▶ **To be done**:
Reproduce the lines from the one bearing "obj.matrix_parent_inverse = Matrix.Identity(4)" through the one bearing "cad_box = object_bounds()", inclusive. Copy them exactly; include no other line.

▶ **Material provided**:

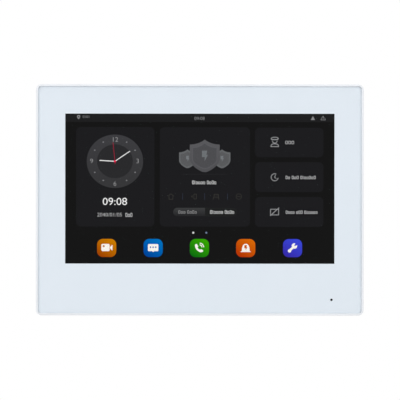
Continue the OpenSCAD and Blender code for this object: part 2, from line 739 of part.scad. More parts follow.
// Moulded rear cover: pocket for the bracket, connector bay, speaker grille and vents
module rear_cover() color(housing_white) upright() {
    floor_z = pocket_z + pocket_floor_t;
    pocket_w = bracket_w + 3;
    pocket_h = bracket_h + lift + 4;
    cavity_in = back_in + 2.6;
    reveal = 0.3;
    difference() {
        union() {
            difference() {
                loft(concat(back_edge(), [[split_z - reveal - eps, waist_w, waist_h, waist_r]]));
                loft([
                    [side_floor_z, waist_w - 2 * cavity_in, waist_h - 2 * cavity_in, waist_r - 2.5],
                    [split_z + 1, waist_w - 2 * wall, waist_h - 2 * wall, waist_r - wall]
                ]);
            }
            translate([0, -(lift + 1) / 2 - 1, 0])
                slab(pocket_w + 2 * pocket_floor_t, pocket_h + 2 * pocket_floor_t + 2, 6,
                     side_floor_z - 0.5, floor_z);
            difference() {
                slab(waist_w - 2 * wall - 0.6, waist_h - 2 * wall - 0.6, waist_r - wall - 0.3,
                     split_z - 2.5, split_z + 1.8);
                slab(waist_w - 2 * wall - 3, waist_h - 2 * wall - 3, waist_r - wall - 1.5,
                     split_z - 3, split_z + 2);
            }
            translate([0, bay_y, 0])
                block(bay_w + 2 * bay_wall, bay_h + 2 * bay_wall, pocket_z, bay_floor_z + bay_wall);
            at_each(cover_screw_places) post(cover_boss_d, side_floor_z - 0.5, split_z - 0.7);
            at_each(speaker_screw_places) post(5, side_floor_z - 0.5, speaker_front_z);
        }
        // Pocket that the bracket nests in, long enough for the lift
        translate([0, -(lift + 1) / 2, 0]) slab(pocket_w, pocket_h, 6, cover_back_z - 1, pocket_z);
        // Connector bay and its windows
        translate([0, bay_y, 0]) block(bay_w, bay_h, cover_back_z - 1, bay_floor_z);
        translate([jack_x, bay_top, 0]) block(13, 4, jack_back_z + 0.4, bay_floor_z);
        for (set = [[power_x, power_ways], [alarm_x, alarm_ways]])
            translate([set[0], bay_top, 0])
                block(set[1] * pitch + 0.9, 4, plug_z - plug_h / 2 - 0.3, plug_z + plug_h / 2 + 0.3);
        translate([-bay_w / 2, card_y, 0]) block(4, 12, board_back_z - 1.6, board_back_z - 0.3);
        translate([bay_w / 2, reset_y, reset_z]) rotate([0, 90, 0]) cylinder(d = 2.2, h = 4, center = true);
        // Slots for the hooks
        at_each(hook_places) translate([0, (bracket_t + 0.1 - lift - 0.2) / 2, 0])
            block(hook_w + 2 * slot_side, bracket_t + 0.1 + lift + 0.2, pocket_z - 1, floor_z + 1);
        // Speaker grille
        for (row = [-5 : 5], column = [-2 : 2])
            translate([speaker_x + column * 3.2, speaker_y + row * 3.2, 0])
                post(1.8, cover_back_z - 1, side_floor_z + 1);
        // Vents on the other side and along the top and bottom
        for (i = [-3 : 3]) translate([68.5, i * 5, 0]) slab(16, 2, 0.99, cover_back_z - 1, side_floor_z + 1);
        for (up = [-1, 1], i = [-9 : 9])
            translate([i * 6, up * waist_h / 2, 0]) block(2.4, 14, 6.6, 9.4);
        // Screw wells
        at_each(cover_screw_places) {
            post(3.2, cover_back_z - 1, split_z + 1);
            post(6.4, cover_back_z - 1, split_z - 3);
        }
        // Seats of the wall pads
        at_each(pad_places) post(8.2, cover_back_z - 1, cover_back_z + 0.5);
        at_each(speaker_screw_places) post(2.1, side_floor_z - 1, speaker_front_z + 1);
    }
}

pad_places = [for (side = [-1, 1], up = [-1, 1]) [side * 64, up * 47]];

// Four screws that fix the rear cover to the chassis
module cover_screws() color(tin_grey) upright()
    at_each(cover_screw_places) pan_screw(2.4, 7, split_z - 3);

// Rubber pads that meet the wall
module wall_pads() color(foam_black) upright() at_each(pad_places) post(8, 0.1, cover_back_z + 0.5);

// Blank rating label on the back
module rating_label() color("#D4D7DA") upright()
    translate([68.5, 30, 0]) slab(18, 20, 1, cover_back_z - 0.12, cover_back_z);

// ---- Assembly ----------------------------------------------------------------------------

wall_bracket();
front_frame();
cover_lens();
lens_print();
lens_tape();
optical_adhesive();
touch_sensor();
touch_flex();
display_gasket();
lcd_frame();
lcd_cell();
optical_films();
light_guide();
led_strip();
backlight_tray();
lcd_flex();
chassis_plate();
chassis_screws();
board_standoffs();
cover_standoffs();
main_board();
board_screws();
processor();
memory_chips();
heat_sink();
wifi_module();
wifi_antenna();
antenna_coax();
ethernet_transformer();
network_jack();
network_contacts();
power_header();
alarm_header();
header_pins();
power_coils();
capacitors();
card_socket();
flex_connectors();
lead_connectors();
reset_switch();
speaker_gasket();
speaker_frame();
speaker_cone();
speaker_magnet();
speaker_screws();
speaker_lead();
microphone();
microphone_boot();
microphone_lead();
rear_cover();
cover_screws();
wall_pads();
rating_label();
power_plug();
power_plug_screws();
alarm_plug();
alarm_plug_screws();
reset_button();
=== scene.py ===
import math

import bmesh
import bpy
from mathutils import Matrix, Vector


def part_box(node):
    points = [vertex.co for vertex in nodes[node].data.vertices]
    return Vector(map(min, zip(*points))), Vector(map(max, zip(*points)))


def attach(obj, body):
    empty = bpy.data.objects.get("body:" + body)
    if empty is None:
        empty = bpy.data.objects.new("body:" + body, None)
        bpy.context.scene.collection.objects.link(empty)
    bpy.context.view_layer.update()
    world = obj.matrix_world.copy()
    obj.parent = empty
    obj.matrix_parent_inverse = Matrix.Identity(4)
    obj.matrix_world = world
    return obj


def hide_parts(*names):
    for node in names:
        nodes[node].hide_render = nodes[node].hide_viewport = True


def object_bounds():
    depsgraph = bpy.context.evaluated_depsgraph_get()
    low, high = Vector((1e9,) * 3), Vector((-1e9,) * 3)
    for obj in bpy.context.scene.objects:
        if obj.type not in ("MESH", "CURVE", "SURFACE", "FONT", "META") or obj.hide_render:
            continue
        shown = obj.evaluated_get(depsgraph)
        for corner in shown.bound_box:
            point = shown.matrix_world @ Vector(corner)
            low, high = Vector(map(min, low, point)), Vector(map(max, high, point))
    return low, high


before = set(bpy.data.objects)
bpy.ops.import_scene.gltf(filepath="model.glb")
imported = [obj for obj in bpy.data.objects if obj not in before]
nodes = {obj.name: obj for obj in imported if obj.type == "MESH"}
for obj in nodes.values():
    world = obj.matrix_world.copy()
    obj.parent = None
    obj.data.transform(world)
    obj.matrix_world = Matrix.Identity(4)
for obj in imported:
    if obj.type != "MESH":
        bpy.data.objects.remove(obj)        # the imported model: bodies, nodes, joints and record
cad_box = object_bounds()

MM = 0.001
bpy.ops.object.select_all(action="DESELECT")


# ---- Wall bracket -------------------------------------------------------------------------
# A plate of galvanised sheet steel, stamped, with four hooks bent out of it. It is dull silver
# with the faint cloudy patches that hot zinc leaves, and brighter where the tool has rubbed it.

def linear(colour):
    """An sRGB hex colour as the linear values that a shader takes."""
    channels = [int(colour[i:i + 2], 16) / 255 for i in (1, 3, 5)]
    return [c / 12.92 if c <= 0.04045 else ((c + 0.055) / 1.055) ** 2.4 for c in channels] + [1.0]


def add_node(owner, kind, settings=(), links=()):
    """Adds a node to a material or the world. A setting is an attribute or input with its value, a link an
    input with its source."""
    node = owner.node_tree.nodes.new(kind)
    for name, value in dict(settings).items():
        if isinstance(name, int) or name in node.inputs:
            node.inputs[name].default_value = value
        else:
            setattr(node, name, value)
    for name, source in dict(links).items():
        owner.node_tree.links.new(source, node.inputs[name])
    return node


def new_material(name, shader):
    """A material named for what it is, with its shader's own sockets set. Returns it and its shader."""
    material = bpy.data.materials.new(name)
    material.use_nodes = True
    bsdf = material.node_tree.nodes["Principled BSDF"]
    for socket, value in shader.items():
        bsdf.inputs[socket].default_value = value
    return material, bsdf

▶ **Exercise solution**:
    obj.matrix_parent_inverse = Matrix.Identity(4)
    obj.matrix_world = world
    return obj


def hide_parts(*names):
    for node in names:
        nodes[node].hide_render = nodes[node].hide_viewport = True


def object_bounds():
    depsgraph = bpy.context.evaluated_depsgraph_get()
    low, high = Vector((1e9,) * 3), Vector((-1e9,) * 3)
    for obj in bpy.context.scene.objects:
        if obj.type not in ("MESH", "CURVE", "SURFACE", "FONT", "META") or obj.hide_render:
            continue
        shown = obj.evaluated_get(depsgraph)
        for corner in shown.bound_box:
            point = shown.matrix_world @ Vector(corner)
            low, high = Vector(map(min, low, point)), Vector(map(max, high, point))
    return low, high


before = set(bpy.data.objects)
bpy.ops.import_scene.gltf(filepath="model.glb")
imported = [obj for obj in bpy.data.objects if obj not in before]
nodes = {obj.name: obj for obj in imported if obj.type == "MESH"}
for obj in nodes.values():
    world = obj.matrix_world.copy()
    obj.parent = None
    obj.data.transform(world)
    obj.matrix_world = Matrix.Identity(4)
for obj in imported:
    if obj.type != "MESH":
        bpy.data.objects.remove(obj)        # the imported model: bodies, nodes, joints and record
cad_box = object_bounds()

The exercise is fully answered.